4. Significance and Implications

• Integrability in Curved Space: The work demonstrates that a specific deformation of the sine-Gordon theory is exactly solvable in hyperbolic spaces, providing a rare example of an integrable-like system in curved spacetime without relying on the large-$N$ expansion.
• Supersymmetry Connection: The deformed equation strikingly resembles the bosonic part of the flat-space supersymmetric sine-Gordon theory, suggesting a deeper link between curvature-induced deformations and supersymmetry.
• Limits of Solvability: The paper highlights a fundamental geometric constraint: the existence of multi-soliton solutions depends on the dimension of the null vector space in the embedding space. This explains why multi-soliton solutions are abundant in AdS ($d \ge 2$) but absent in dS and lower-dimensional AdS.
• Scattering and S-Matrix: The authors raise profound questions about integrability in curved spaces.

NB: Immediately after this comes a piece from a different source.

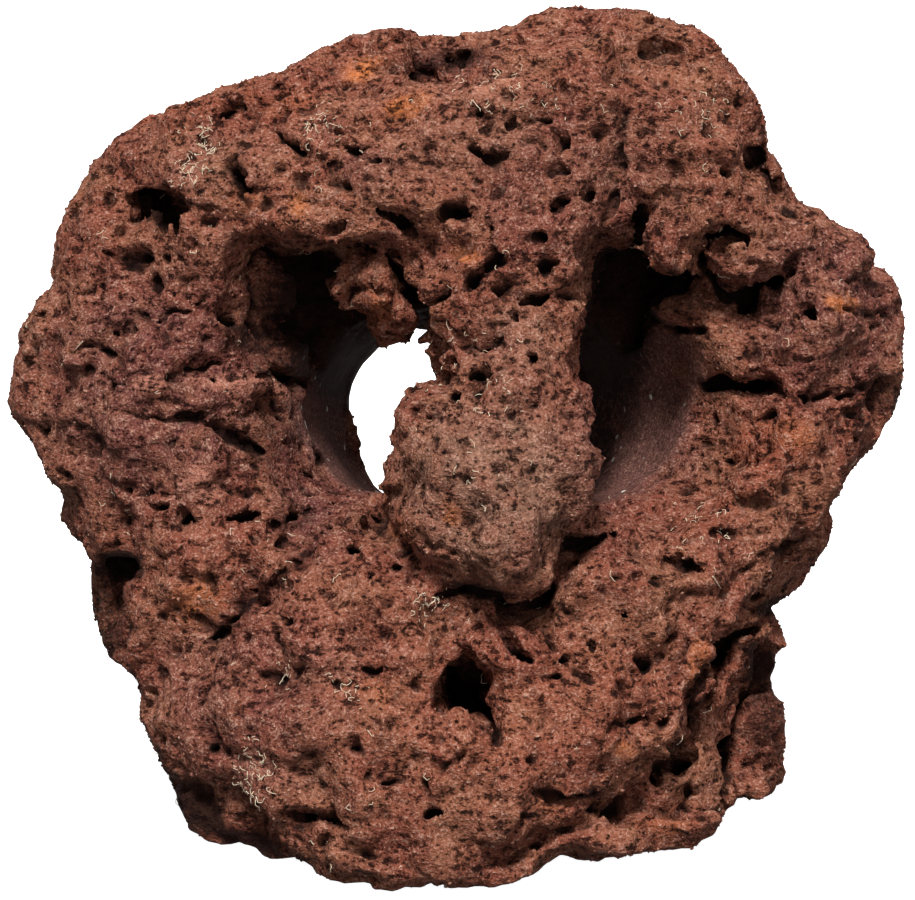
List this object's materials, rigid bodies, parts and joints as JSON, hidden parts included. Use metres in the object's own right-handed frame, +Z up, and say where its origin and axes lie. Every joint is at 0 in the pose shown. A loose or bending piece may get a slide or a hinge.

Since standard asymptotic states (necessary for defining an S-matrix) do not exist in the same way in AdS/dS, the traditional definition of integrability (factorization of the S-matrix) may not apply. They suggest that integrability in these spaces might manifest through the factorization of correlation functions rather than scattering amplitudes.

Conclusion

The paper successfully constructs exact soliton solutions for deformed sine-Gordon and polynomial theories in AdS, dS, and Lobachevsky spaces. It establishes that the geometry of the ambient space (specifically the dimension of the null vector space) dictates the multiplicity of soliton solutions. While multi-soliton solutions exist in higher-dimensional AdS, they exhibit unique behaviors in the flat-space limit and face stability constraints, offering new insights into nonlinear field dynamics in curved backgrounds.